We all struggled to understand God's purpose in his stroke. As if the joy those two had found together was too much, and had to be trimmed back. It was difficult for everyone, but she pushed through.
So when her diagnosis came, lung cancer, in a non-smoker, any attempt to comprehend a purpose became impossible. In her early 40's, her parents had to move in to help. She finally had to make the impossibly difficult decision to put her new, far too young, husband in assisted living as she was unable to care for him properly while undergoing rounds of chemo and radiation. It's all too familiar, in so many ways. We were friends before, but she turned to me with confidence during, because I was an expert on these things in her eyes.
And the cancer simply continued to spread. One small victory was only met with yet another discovery of cancer in a new location. Her back, her bones, and finally, her brain.
She would stop me in the halls at school to talk about the process of dying. I had been there, when my mother passed and she wanted answers, she wanted comfort. She wanted peace. As difficult as it was to think about those days with Mom, I told her anything she wanted to know. I promised her all the things I had no right to promise. "It is peaceful, painless...". We talked about God and Heaven, and while she believed, it was easy to understand her struggles to grasp His love in all of this.
It was alsways difficult for me, to see her. Sitting in a meeting, I would watch her scratch her head under an itchy wig, and I would flashback to Mom doing the exact same movement.

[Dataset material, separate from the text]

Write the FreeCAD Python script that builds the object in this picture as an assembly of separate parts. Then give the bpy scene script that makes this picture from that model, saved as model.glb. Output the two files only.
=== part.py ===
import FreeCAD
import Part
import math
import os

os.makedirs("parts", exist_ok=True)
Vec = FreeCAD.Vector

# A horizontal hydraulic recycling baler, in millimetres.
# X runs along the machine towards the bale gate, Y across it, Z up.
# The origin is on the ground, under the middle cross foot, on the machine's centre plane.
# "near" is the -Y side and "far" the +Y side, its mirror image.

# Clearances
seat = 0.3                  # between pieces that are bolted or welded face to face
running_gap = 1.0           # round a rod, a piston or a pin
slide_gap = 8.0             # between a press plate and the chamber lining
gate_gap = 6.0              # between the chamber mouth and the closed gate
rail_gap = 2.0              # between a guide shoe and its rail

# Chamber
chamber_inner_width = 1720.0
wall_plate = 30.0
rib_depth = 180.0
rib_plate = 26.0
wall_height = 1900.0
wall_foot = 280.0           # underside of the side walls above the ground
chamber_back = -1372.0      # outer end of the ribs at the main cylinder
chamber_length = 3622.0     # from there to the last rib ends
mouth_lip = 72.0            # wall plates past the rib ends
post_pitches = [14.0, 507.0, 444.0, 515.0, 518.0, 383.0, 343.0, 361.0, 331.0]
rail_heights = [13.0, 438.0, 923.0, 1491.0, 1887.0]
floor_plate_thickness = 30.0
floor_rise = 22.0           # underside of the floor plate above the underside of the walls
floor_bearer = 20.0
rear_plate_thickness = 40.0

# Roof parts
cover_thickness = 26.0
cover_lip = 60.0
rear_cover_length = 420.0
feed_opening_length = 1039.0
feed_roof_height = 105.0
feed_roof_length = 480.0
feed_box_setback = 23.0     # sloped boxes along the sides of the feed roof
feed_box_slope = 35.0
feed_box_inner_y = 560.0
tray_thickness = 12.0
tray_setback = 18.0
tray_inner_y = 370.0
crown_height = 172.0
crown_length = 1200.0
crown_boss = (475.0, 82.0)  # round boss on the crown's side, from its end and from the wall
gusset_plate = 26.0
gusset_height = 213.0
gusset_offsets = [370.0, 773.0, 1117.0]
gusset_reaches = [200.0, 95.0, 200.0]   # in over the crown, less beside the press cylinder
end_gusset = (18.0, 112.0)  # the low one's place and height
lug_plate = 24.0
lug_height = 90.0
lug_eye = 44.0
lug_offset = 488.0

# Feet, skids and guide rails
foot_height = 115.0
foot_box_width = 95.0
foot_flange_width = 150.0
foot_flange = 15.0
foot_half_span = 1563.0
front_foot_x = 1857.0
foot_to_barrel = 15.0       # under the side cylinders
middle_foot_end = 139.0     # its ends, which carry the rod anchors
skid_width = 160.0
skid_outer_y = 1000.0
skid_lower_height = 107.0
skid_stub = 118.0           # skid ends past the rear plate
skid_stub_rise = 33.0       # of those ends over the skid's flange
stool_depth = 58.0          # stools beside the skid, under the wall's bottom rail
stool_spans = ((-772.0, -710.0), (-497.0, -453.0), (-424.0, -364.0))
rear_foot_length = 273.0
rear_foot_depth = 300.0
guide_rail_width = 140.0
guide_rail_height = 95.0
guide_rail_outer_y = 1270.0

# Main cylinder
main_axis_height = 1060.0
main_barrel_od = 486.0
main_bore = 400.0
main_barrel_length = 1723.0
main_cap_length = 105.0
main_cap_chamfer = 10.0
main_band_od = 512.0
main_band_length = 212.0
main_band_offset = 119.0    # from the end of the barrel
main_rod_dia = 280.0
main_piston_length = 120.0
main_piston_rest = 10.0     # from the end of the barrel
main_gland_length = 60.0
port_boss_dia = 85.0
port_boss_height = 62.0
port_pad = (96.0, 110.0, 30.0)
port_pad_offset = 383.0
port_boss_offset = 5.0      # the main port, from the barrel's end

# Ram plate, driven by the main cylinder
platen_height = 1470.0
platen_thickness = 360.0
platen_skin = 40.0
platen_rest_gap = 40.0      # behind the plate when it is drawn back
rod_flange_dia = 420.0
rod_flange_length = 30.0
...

I would visit her at home and with her wig off, her bare, round head just made my heart ache for my mom. But we sat and talked and I comforted in every way I knew how.
I went last week, with friends, to visit her in the hospital. One friend asked me if it was hard for me to be in the hospital, to see it all again. "No," I said, "I know she needs me." But she was surrounded by so many people, so much family, so much pain. Her need now was for medicated comfort, and her time left was no longer hers, but existed to give all of us time to say goodbye.
And so we did. We said goodbye to a beautiful woman. Imperfectly human. A co-worker who equally drove you crazy with disorganization but still lit up a room with her tender heart for teaching. She loved the kids. But now she is gone.
And once more, we begin a school year with the loss of one of our own. The familiar extends to the whole staff, reliving another such loss just a few short years ago. We will comfort each other and say trite, unhelpful things like, "She is better now," but we all wish for more than that to hold onto. We all wish for an explanative glimpse into God's perspective. We all wish such terrible things didn't happen to such good people.